━━━ RECORD EXTRACTS

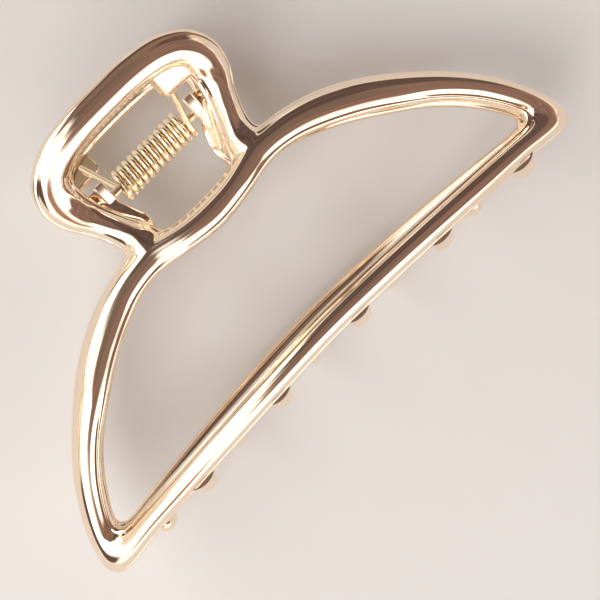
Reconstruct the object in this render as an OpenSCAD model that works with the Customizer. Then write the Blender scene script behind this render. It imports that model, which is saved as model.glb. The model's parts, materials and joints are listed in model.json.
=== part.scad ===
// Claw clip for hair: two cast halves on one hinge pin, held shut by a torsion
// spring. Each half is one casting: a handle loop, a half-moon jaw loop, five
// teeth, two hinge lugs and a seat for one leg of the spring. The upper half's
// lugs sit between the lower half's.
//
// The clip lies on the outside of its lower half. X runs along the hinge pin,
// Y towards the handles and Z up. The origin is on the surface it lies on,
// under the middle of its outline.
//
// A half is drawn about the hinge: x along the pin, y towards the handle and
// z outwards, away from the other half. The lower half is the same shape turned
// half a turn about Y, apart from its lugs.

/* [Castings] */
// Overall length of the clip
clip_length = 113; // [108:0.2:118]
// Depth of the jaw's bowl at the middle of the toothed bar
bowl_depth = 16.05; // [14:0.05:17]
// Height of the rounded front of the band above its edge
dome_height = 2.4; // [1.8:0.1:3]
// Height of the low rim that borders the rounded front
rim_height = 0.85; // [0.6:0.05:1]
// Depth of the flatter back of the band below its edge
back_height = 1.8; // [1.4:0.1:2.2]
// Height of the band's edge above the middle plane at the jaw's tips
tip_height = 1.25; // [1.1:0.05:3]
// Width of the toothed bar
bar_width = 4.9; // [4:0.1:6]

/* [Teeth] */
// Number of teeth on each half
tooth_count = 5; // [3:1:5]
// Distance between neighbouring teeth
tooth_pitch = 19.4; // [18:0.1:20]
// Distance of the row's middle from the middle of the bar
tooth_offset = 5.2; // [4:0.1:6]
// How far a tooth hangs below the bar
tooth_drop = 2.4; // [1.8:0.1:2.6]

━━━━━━
━━━ RECORD EXTRACTS

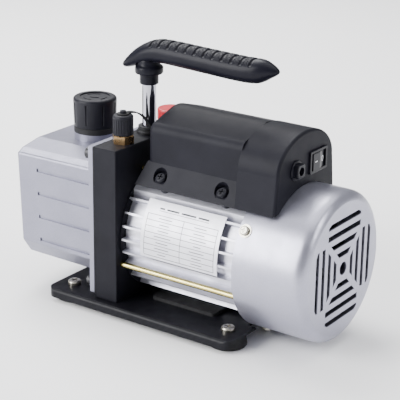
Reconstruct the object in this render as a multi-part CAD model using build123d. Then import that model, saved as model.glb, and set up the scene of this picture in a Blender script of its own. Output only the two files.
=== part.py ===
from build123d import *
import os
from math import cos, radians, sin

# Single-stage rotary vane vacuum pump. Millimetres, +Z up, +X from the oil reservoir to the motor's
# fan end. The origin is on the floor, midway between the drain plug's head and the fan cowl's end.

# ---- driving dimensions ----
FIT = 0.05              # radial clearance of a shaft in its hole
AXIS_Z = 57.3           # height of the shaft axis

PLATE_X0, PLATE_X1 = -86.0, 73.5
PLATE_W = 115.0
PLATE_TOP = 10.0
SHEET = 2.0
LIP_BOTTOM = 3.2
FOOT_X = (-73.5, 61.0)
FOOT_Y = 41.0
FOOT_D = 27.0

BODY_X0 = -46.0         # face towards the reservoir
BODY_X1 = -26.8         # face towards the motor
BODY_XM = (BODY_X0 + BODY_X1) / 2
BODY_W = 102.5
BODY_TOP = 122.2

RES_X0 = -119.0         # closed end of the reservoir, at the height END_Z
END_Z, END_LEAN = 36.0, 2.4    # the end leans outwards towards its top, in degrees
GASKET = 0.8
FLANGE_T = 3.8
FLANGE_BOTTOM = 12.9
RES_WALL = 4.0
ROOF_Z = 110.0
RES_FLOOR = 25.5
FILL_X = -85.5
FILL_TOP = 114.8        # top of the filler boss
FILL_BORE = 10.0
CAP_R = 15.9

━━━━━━

WHAT IS ASKED: The lines above from the one containing "Reconstruct the object in this render as an" through the one containing "from its lugs." are to be set down exactly, and no others.

OUTPUT BELOW:
Reconstruct the object in this render as an OpenSCAD model that works with the Customizer. Then write the Blender scene script behind this render. It imports that model, which is saved as model.glb. The model's parts, materials and joints are listed in model.json.
=== part.scad ===
// Claw clip for hair: two cast halves on one hinge pin, held shut by a torsion
// spring. Each half is one casting: a handle loop, a half-moon jaw loop, five
// teeth, two hinge lugs and a seat for one leg of the spring. The upper half's
// lugs sit between the lower half's.
//
// The clip lies on the outside of its lower half. X runs along the hinge pin,
// Y towards the handles and Z up. The origin is on the surface it lies on,
// under the middle of its outline.
//
// A half is drawn about the hinge: x along the pin, y towards the handle and
// z outwards, away from the other half. The lower half is the same shape turned
// half a turn about Y, apart from its lugs.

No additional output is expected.